Author: Ron from Netherlands                    Category: Job

I am like you on a mission to get rich. I still believe in get rich quick and looking a way to do it. But at the same time I am trying to get my finances in order. I read Total Money Makeover by Dave Ramsey several times. And every time I read it I must admit: “God, he is so right!!!”.
Just to summarize his book, I will list here the things everyone should do to get out of debt and get rich. He calls them “baby steps”.
Before you start with baby steps you should start make plans for next month budget. Plan and write down every expense you might have and stick to it afterwards. No more borrowing money, you can spend only the amount you have planned. Do not use credit cards anymore.
When you started making written budgets, the first step is to establish a $1000 dollars emergency fund. This was an essential step for me. Before I made my emergency fund, I had to use my credit card every time something breaks in the house, or when my car needs repair, or unexpected wedding happens where I needed to bring an expensive gift. When you have such fund, these things does not stress you so much, and the best thing is that you pay them out of your money, you do not need to borrow money and pay interest later.
After you established your emergency fund, you will feel more encouraged to get out of any debt you have. Dave suggests his snowball method. List all your debts from small ones to big ones. Pay first the smallest. It will give you the victory feel. Then, next month, start paying off the next debt by transferring funds that paid off the smallest debt and also assign funds for that particular debt. And so on, pay off every debt you have, one by one.
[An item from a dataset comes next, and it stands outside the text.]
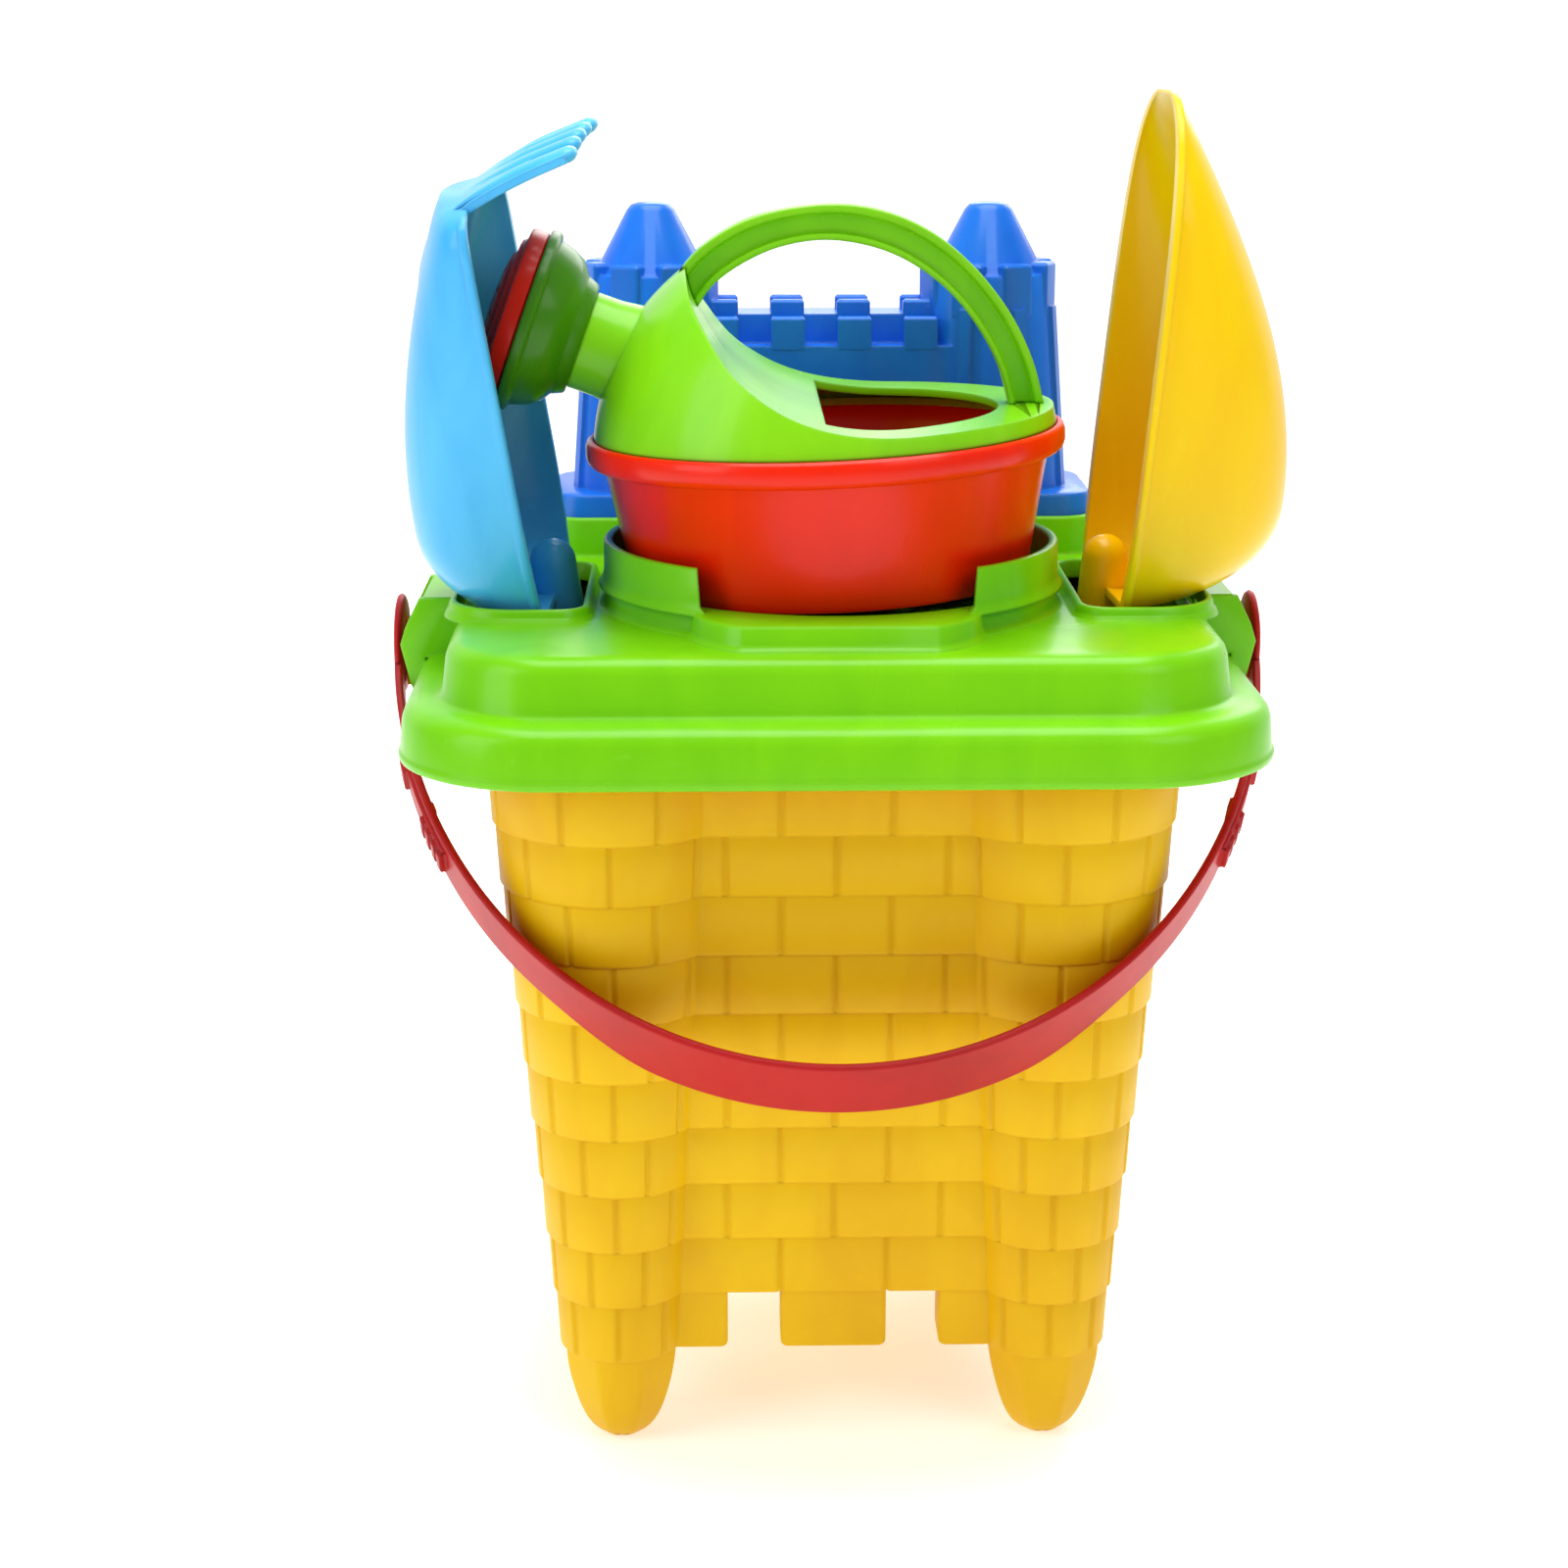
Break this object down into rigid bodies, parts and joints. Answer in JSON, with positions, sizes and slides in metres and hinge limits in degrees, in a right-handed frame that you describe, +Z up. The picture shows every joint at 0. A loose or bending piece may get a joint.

It is called snowball because you start with a low payment and as you go along it gets higher and higher.
The next step is to expand your emergency fund to 3 to 6 months of expenses. That way you will secure yourself for unexpected loss of job and some other things that may happen.
Step four is to invest 15% of your income to some retirement accounts. I am not from USA so I do not understand completely this step and all different accounts they have, but I got the point.
Step five is to start saving for your children’s college. It is a big thing when you could go through life without a student loan.
Then, if you have home mortgage, you should pay it off now. I did not say earlier, that in step two, you should pay off all your debts except home mortgage because it is a big loan and it is hard to achieve in step 2.
And the final step is to continue to build your wealth. At this stage of your financial recovery, your money is working harder than you are. Your money is working for you through interest and other investments. Now you can treat yourself until you get to the final phase when you will want to give money in order to help other people.
I am still in step 2, but I am progressing very well and I should proceed with step 3 in about six months. So if I do not find a way to become rich quick, I am sure that I am going to become rich anyway.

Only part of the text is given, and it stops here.